> **Set exercise**
Quote only the lines from the top of the listing below down to and including the line with "lace over satin.".

> **Provided information**
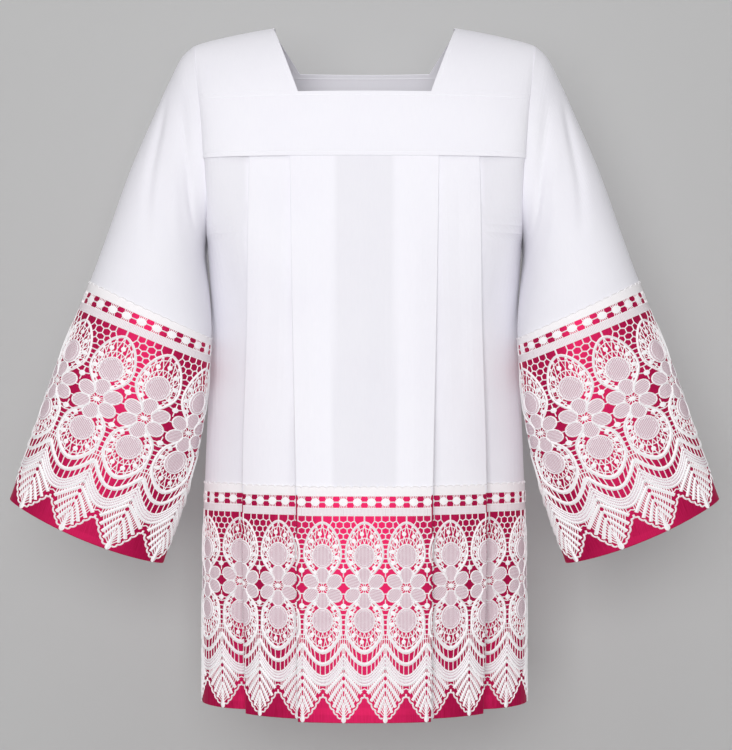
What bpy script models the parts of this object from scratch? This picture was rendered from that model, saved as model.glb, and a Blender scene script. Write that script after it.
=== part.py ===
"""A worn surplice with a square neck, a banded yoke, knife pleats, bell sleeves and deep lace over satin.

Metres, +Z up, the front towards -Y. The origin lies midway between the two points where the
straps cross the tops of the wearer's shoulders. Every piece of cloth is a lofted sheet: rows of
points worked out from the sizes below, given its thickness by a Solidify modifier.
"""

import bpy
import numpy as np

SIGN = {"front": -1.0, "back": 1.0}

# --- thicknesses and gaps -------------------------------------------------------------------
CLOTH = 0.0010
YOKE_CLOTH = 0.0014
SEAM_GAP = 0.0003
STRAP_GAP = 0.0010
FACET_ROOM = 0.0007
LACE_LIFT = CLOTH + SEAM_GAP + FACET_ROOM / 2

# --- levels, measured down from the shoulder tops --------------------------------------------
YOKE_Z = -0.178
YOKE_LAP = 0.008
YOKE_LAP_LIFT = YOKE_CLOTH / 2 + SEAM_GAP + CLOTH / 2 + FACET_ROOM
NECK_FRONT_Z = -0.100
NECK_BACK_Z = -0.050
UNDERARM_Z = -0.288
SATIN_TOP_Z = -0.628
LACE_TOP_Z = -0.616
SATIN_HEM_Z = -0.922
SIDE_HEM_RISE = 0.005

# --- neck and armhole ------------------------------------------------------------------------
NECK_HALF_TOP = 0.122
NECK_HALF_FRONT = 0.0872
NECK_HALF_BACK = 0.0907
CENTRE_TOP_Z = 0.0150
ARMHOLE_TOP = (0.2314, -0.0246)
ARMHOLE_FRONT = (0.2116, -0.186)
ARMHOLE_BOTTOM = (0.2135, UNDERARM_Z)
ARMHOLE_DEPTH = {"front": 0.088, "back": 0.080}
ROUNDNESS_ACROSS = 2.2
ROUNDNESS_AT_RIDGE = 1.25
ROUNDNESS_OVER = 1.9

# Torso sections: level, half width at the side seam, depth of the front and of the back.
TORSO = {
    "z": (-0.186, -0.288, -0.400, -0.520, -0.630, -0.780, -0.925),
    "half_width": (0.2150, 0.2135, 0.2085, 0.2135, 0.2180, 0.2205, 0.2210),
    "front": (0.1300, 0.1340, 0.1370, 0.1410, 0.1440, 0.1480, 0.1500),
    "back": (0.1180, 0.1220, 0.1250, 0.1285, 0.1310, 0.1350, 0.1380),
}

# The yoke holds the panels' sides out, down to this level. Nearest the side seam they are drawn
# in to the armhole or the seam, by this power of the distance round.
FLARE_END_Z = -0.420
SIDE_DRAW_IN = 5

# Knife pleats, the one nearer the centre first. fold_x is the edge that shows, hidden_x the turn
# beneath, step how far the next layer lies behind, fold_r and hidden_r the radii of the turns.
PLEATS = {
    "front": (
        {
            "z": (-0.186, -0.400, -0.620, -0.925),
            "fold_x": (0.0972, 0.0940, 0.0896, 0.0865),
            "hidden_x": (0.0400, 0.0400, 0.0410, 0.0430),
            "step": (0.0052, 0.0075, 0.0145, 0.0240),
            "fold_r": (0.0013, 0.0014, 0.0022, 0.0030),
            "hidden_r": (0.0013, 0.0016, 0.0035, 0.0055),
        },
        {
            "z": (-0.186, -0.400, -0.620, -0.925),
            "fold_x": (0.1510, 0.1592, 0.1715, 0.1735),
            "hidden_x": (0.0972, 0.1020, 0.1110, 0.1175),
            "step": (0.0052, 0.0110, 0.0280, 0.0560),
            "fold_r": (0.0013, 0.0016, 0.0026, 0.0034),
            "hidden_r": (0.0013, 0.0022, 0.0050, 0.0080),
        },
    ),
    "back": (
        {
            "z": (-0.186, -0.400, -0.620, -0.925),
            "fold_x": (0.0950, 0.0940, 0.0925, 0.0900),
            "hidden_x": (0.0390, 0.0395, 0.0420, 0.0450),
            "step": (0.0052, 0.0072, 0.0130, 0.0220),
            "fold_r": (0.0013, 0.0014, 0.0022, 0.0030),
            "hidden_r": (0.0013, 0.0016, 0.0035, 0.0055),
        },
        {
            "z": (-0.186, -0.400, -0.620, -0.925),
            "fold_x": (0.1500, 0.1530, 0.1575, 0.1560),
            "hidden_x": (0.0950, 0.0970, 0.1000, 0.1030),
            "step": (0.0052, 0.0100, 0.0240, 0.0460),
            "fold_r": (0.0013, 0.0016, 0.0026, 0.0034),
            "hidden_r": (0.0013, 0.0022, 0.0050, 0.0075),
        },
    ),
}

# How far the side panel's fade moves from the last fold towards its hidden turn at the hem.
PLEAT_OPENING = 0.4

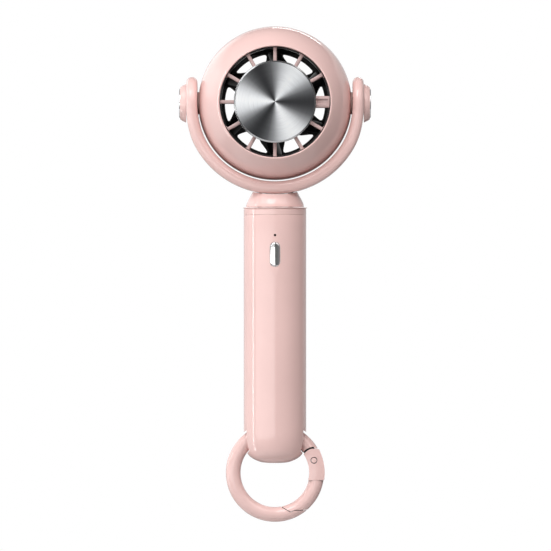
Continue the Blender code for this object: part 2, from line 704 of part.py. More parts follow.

> **Correct answer**
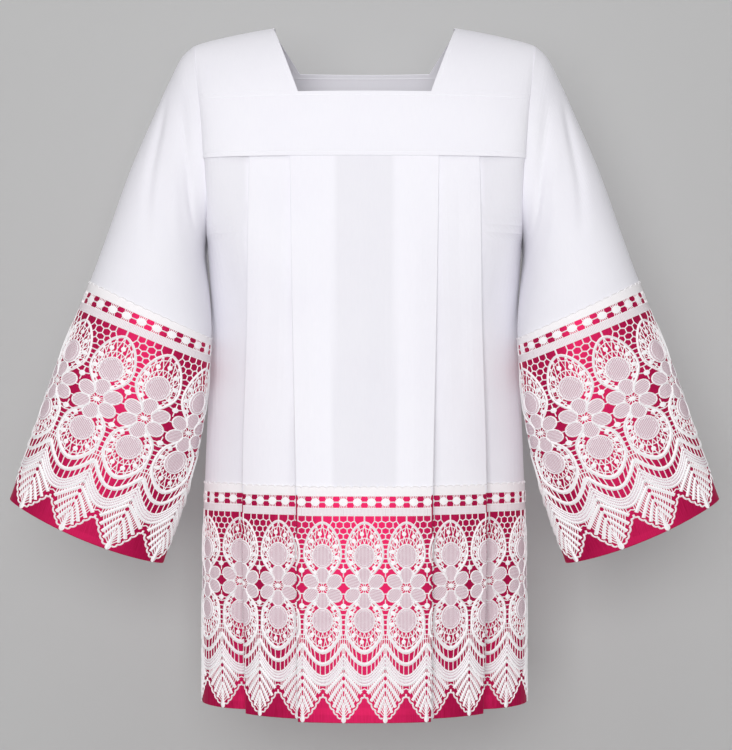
What bpy script models the parts of this object from scratch? This picture was rendered from that model, saved as model.glb, and a Blender scene script. Write that script after it.
=== part.py ===
"""A worn surplice with a square neck, a banded yoke, knife pleats, bell sleeves and deep lace over satin.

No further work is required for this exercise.